6. I always back down from a fight. Most of the time I am glad, but once in a while I wish I would have stood my ground.
7. My nickname was pube in Jr. High. Nothing glamorous about having curly hair in Jr. High. I have come to peace with it now, after years of self loathing.
8. I am a slob. Kristen has instilled a sense of fear in me which forces me to be somewhat orderly, however, if left to my own devices, I would revert to my previous state.
9. I cant think of anything more negative about me, which shows that I am also not really all that humble or honest, either one take your pick.
I love this!!! (But it brings to mind a question I've had for you, ever since your blog make-over: In your header, what IS that woman looking so distraught over? The perfect cake she's decorating??!)
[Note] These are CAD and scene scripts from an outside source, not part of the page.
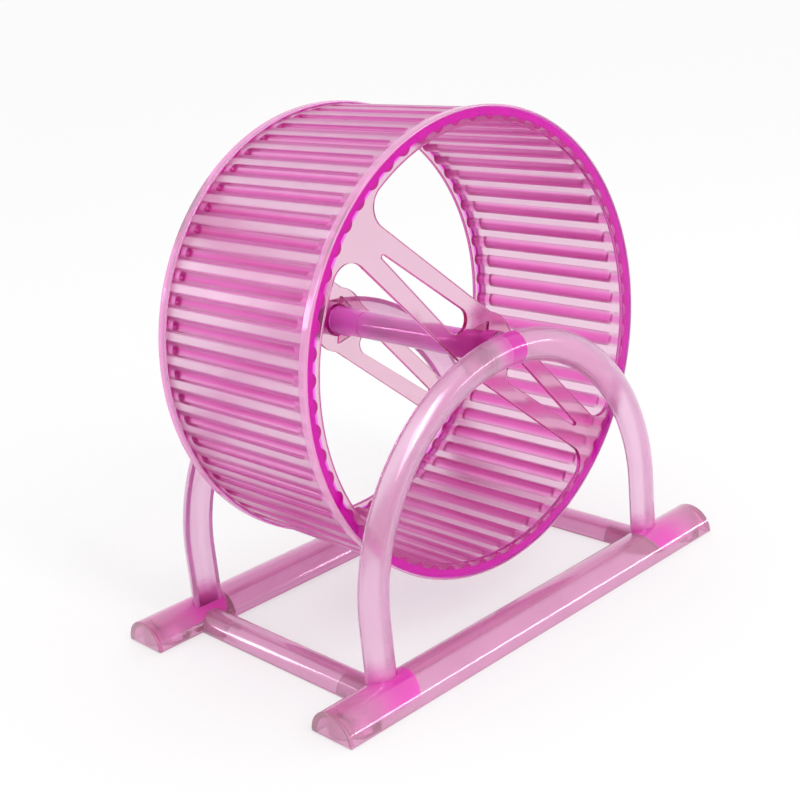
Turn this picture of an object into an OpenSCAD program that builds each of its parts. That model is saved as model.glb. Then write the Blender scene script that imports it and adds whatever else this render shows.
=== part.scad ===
// Exercise wheel for a small pet, on its stand, in clear pink plastic.
// Millimetres. +Z is up and the axle lies along Y. The origin is the middle of the footprint, on the floor.
// The front is the -Y side. Distances from the middle plane are counted towards the front,
// and each rear piece is the front piece mirrored, apart from the join of the hub tube.

/* [Wheel] */
// Diameter of the wheel over its end plates
wheel_d = 140; // [120:1:160]
// Width of the wheel from end face to end face
wheel_w = 66.4; // [55:0.2:80]
// Gap between the wheel and the floor
floor_gap = 16; // [12:0.5:30]
// Thickness of each end plate and its arms
plate_t = 1.4; // [1:0.1:2]
// Width of the lip that each end plate folds over the drum
lip_w = 3.2; // [2:0.1:4.4]
// Thickness of that lip
lip_t = 0.8; // [0.6:0.1:1.2]
// Width of the flat ring left round each end opening
ring_w = 5; // [4.6:0.1:7]

/* [Running drum] */
// Thickness of the drum wall between ribs
drum_wall = 2.1; // [1.8:0.1:2.6]
// Number of ribs round the drum
rib_count = 60; // [40:1:64]
// Diameter of the round that forms each rib on the inside
rib_d = 5; // [4.4:0.1:5.4]
// Height of each rib above the inner wall
rib_h = 1.3; // [1:0.1:1.6]
// Width of the half-round groove outside each rib
groove_w = 3; // [2:0.1:3.4]
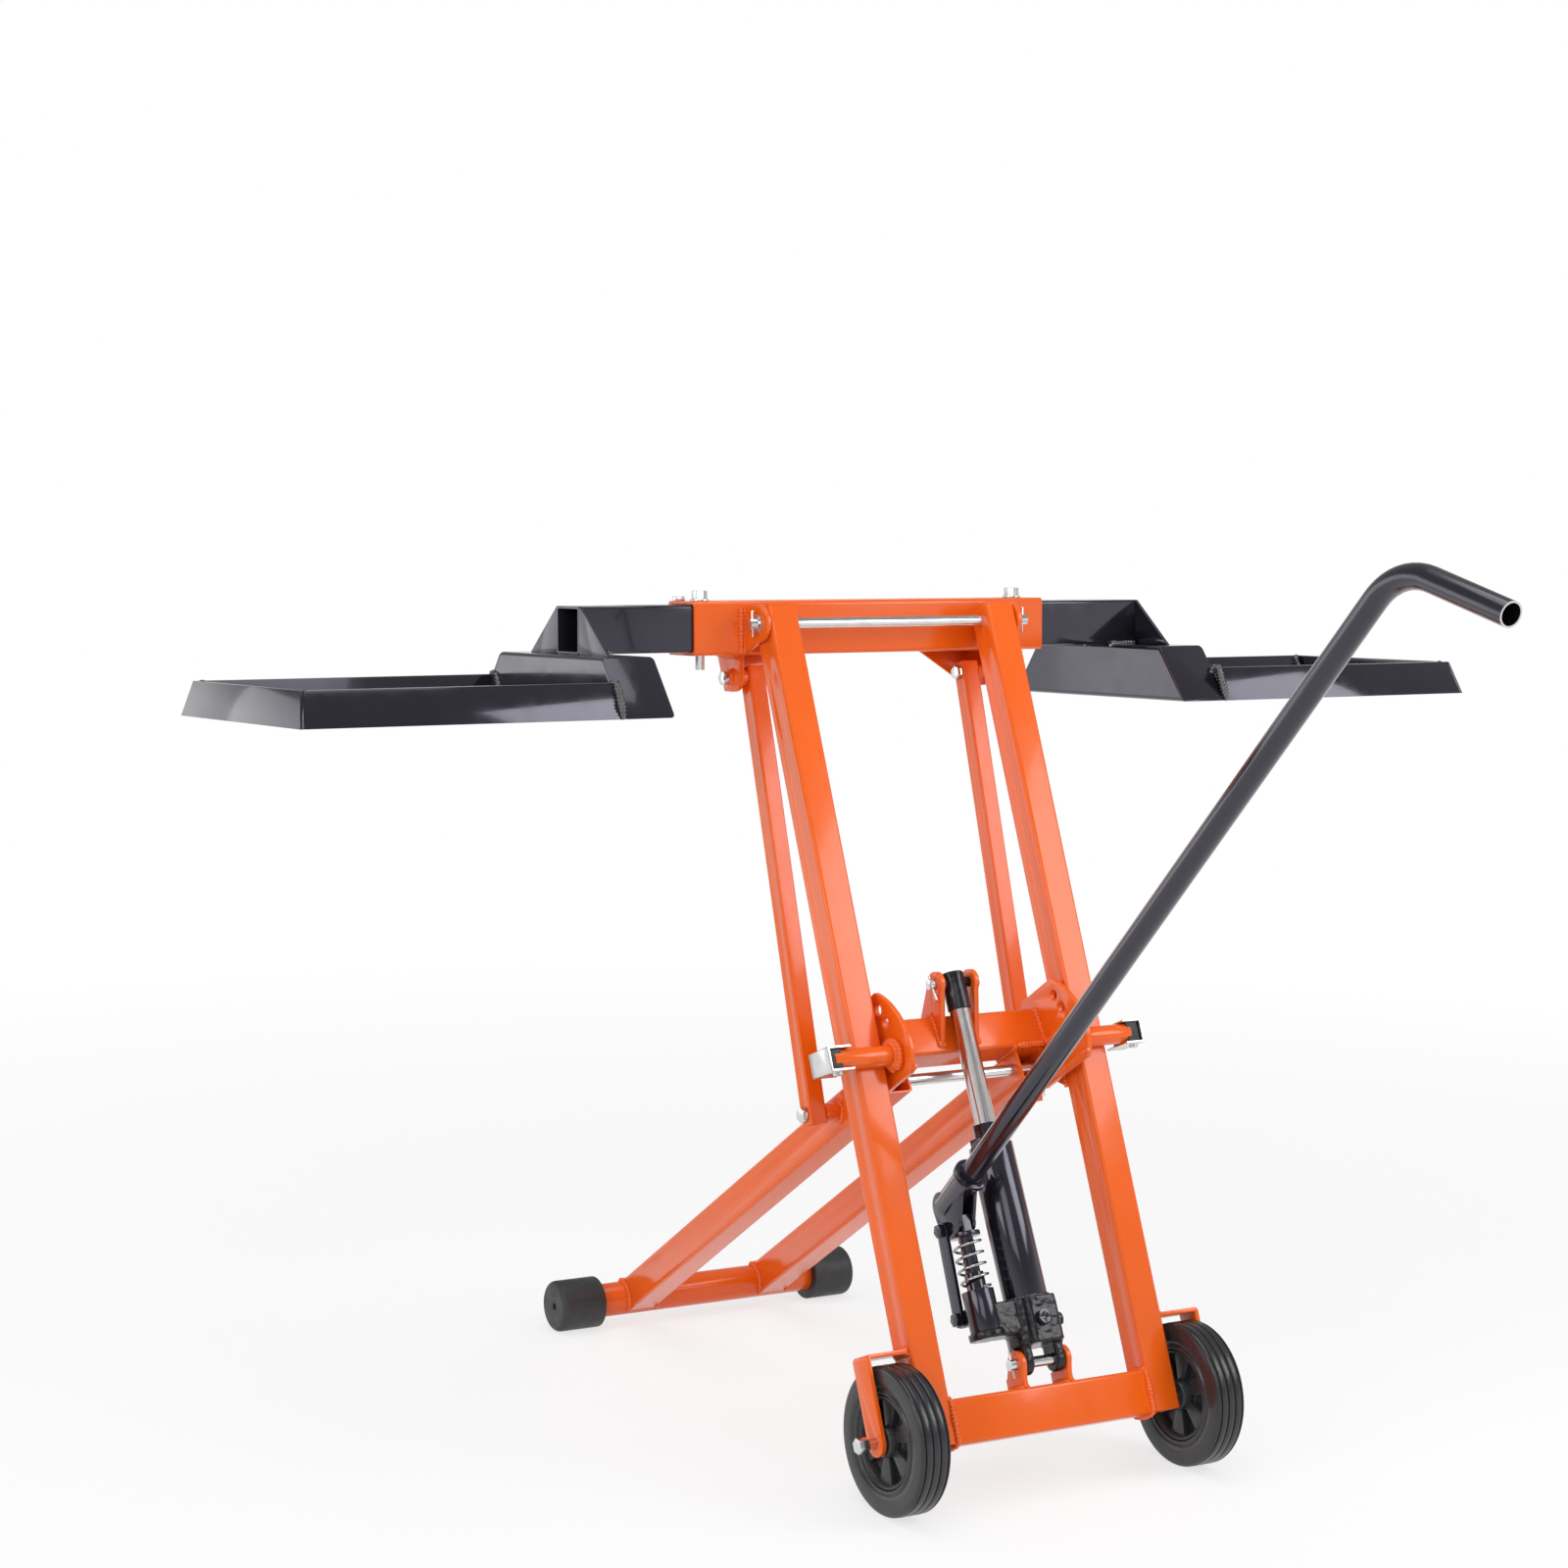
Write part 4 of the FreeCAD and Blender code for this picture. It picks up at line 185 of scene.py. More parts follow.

Have a great evening, Kirsty dear. Oh, and thanks for all the honest scrap you shared. :-)
I think it is amazing how honest you were! When I posted this award on my blog I just wrote ten random things about me, but now I'm beginning to think that I might not have been writing in the spirit of the award. Perhaps I'll revisit it.
As far as your ten things go, don't worry about anyone judging you. Most people won't, and those who will probably have bigger things going on with themselves that they are trying to ignore. We're all human :)
Great post, it made for great dinner conversation. I'm going to take that front room/back room advice to heart for sure. Thanks!
love the post and the honesty. and the phone thing? i do that too (both the not answering and the losing). glad to know it's not just me.
Thanks for sharing your back room :-) I don't judge. It makes me feel happy that other mums have the same chaotic, messay but ultimately happy back room as me!
Last week, I deliberately wore the same pair of socks from Tuesday morning to Thursday morning (after I showered), because Wednesday was too cold to shower and too cold to take the socks off. By the Thursday morning, I had taken on a slightly earthy odour.